In Qatar, Argentina received five penalties during the tournament, a World Cup record for a single team in one edition. Several refereeing decisions involving Argentina remain debated to this day, including Messi’s handball incident against the Netherlands that some believe warranted a second yellow card.
For many critics, these were not isolated incidents but part of a wider pattern they believe has followed Messi throughout his career, where controversial decisions repeatedly seem to fall in his favour. They point to numerous moments over the years where they believe punishments that would have been applied to other players were overlooked when Messi was involved. Some supporters have even argued that similar concerns resurfaced only recently, after another incident in which they believe Messi was fortunate to avoid a red card.
Whether one agrees with that view or not, it has become a significant reason why many Ronaldo supporters remain sceptical of the narrative surrounding Messi’s achievements and the way they are discussed by the football establishment and mainstream media.
For many Ronaldo supporters, the issue has never simply been about preferring one player over another. It is about what they perceive as inconsistent standards. They see achievements weighed differently depending on who accomplished them. They see one player protected from scrutiny while the other is subjected to it at every turn.

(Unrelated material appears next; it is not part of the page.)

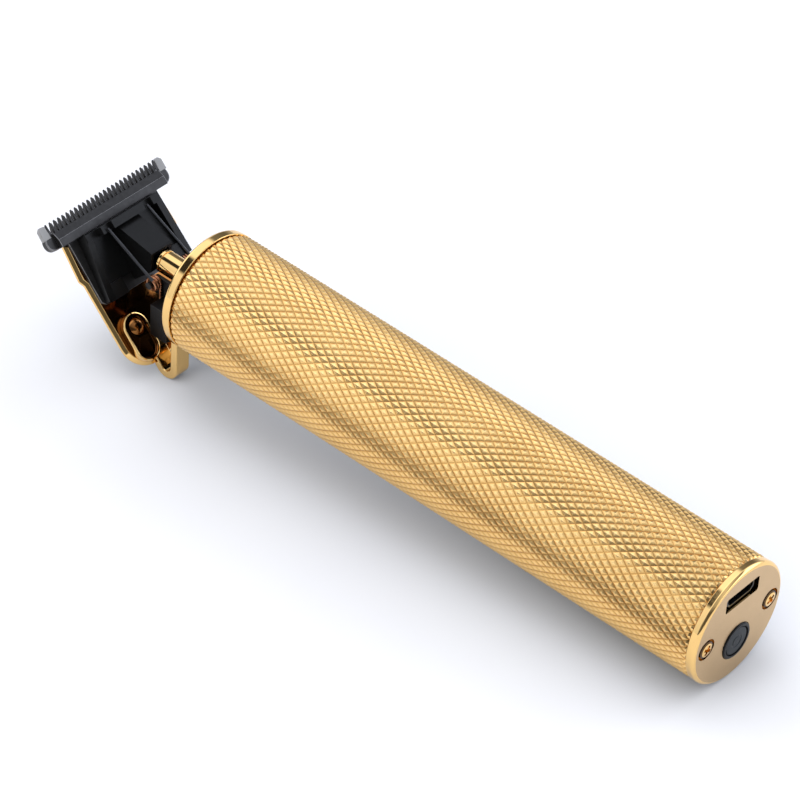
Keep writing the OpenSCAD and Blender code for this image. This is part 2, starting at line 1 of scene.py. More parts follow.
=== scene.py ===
"""Looks of a T-blade hair clipper: knurled gold body, black blade set on a gold plate, two bent hooks.

Pieces are built in millimetres, in body axes (X along the body with 0 in the plane of the front rim,
Y across, Z up) or in blade axes (x towards the tooth tips, y across, z from the skin to the body),
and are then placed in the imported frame.
"""
import json
import math

import bmesh
import bpy
import numpy as np
from mathutils import Matrix, Vector


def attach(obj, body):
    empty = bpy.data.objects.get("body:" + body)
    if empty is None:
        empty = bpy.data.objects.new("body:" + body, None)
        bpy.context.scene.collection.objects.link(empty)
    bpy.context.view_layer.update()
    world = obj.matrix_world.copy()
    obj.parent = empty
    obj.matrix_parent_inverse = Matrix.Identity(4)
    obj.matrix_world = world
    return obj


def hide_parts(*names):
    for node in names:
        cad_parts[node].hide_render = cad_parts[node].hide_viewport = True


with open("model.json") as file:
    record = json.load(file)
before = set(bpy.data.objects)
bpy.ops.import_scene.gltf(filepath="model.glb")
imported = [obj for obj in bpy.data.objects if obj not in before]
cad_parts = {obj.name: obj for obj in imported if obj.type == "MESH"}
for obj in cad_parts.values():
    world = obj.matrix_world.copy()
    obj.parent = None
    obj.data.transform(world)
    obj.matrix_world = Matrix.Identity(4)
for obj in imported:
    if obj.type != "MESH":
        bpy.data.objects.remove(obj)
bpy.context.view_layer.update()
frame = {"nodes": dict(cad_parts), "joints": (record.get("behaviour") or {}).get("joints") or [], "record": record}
scene = bpy.context.scene
MM = 0.001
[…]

That is why many continue to side with Ronaldo. Not because to many he is the greatest to ever kick a ball or he has won every trophy or because he is beyond criticism, but because they believe the standards applied to him have often been harsher than those applied to his greatest rival.
They would rather support a player who loses with his honour intact than celebrate victories they believe are surrounded by unanswered questions.
As José Mourinho once said: “If I have to win in that way, I would be ashamed.”
For them, the issue is not simply who won. It is whether the criteria for greatness remained consistent throughout the debate. In their view, they did not.
Let me be clear about Cristiano.
And I hope it's the last time I make such a declaration.
I am a lover of football first, foremost, and last.
I was never a fan of Ronaldo, nor did I ever really gravitate to his football aesthetically.
When your favorite players are Maradona / Zidane / Rui Costa / Figo etc - players who are collectivist and have a broader vision of the pitch - you just don't gravitate to Ronaldo.
However, I will say this. He is undoubtedly as great a player both in talent and achievement as any that has come before (or with) him. I prefer what Diego proposes with the ball. I don't think Ronaldo could ever replicate Diego's heroics in 86. But I don't think Diego could guarantee the inevitable goal against every opponent in the UCL and lead to a 3peat.
That is to say - Ronaldo is a pillar of our sport. There is no history of football without Ronaldo. Whether you like or dislike his football. Whether you like or dislike his personality. He has always been divisive - some of it is due to his personality and some of it due to an impossible and deepseated hatred in Anglo-media since 2006 that never let up and that we can all see. I have never seen a player travel to every stadium in England - even his own - and get booed for a year. And the scorn that he has had to face never let up - with vultures ready to pounce st the first sign of trouble.
Sport is about the human spirit. Teaching us to persevere against all odds. Consistency, discipline and courage when the going gets tough. THAT is the lesson sport imparts for our children. THAT is why some sportsmen are heroes.
What Ronaldo is doing at 41 is nothing short of an UNPRECEDENTED sporting achievement and act of singular heroism. The sheer amount of work necessary and the willpower to fight against the dying of the light to represent his country. An indomitable spirit. If that isn't enough to stir and inspire you - I don't what can. This is beyond commendable - it is inspiring. He has embarked on an impossible mission - to show us that the human spirit has no limits. Do we tell a an explorer NOT to attempt to travel to the moon? Because it is near impossible and fraught with risk? Or do we applaud and cheer on a man in his bravery? Food for thought.
But beyond that, the recent deluge of vitriol, wanton disrespect, and media pile-on is frankly disgusting and evil. It is evil because you are spitting in the face of a 150 year old tradition and culture that we call football. The culture we call home and brings together billions of people. Cristiano is football. And football is Cristiano. Whether you love, hate or are ambivalent about him. And for that, a modicum of respect as a fan of the game for OUR game is necessary.
To see charlatans and half-achievers and no-names aspire for clicks and media fame and buzz to keep their name going or out of some tragic, personal hate and dislike for a man is saddening. It is saddening because these people do not belong in the culture they desecrate. The culture they weaponize, utilize, and instrumentalize but provide nothing to. Today we reject these people. We won't accept them in our circle anymore.
Forza Cristiano. Against the dying of the light.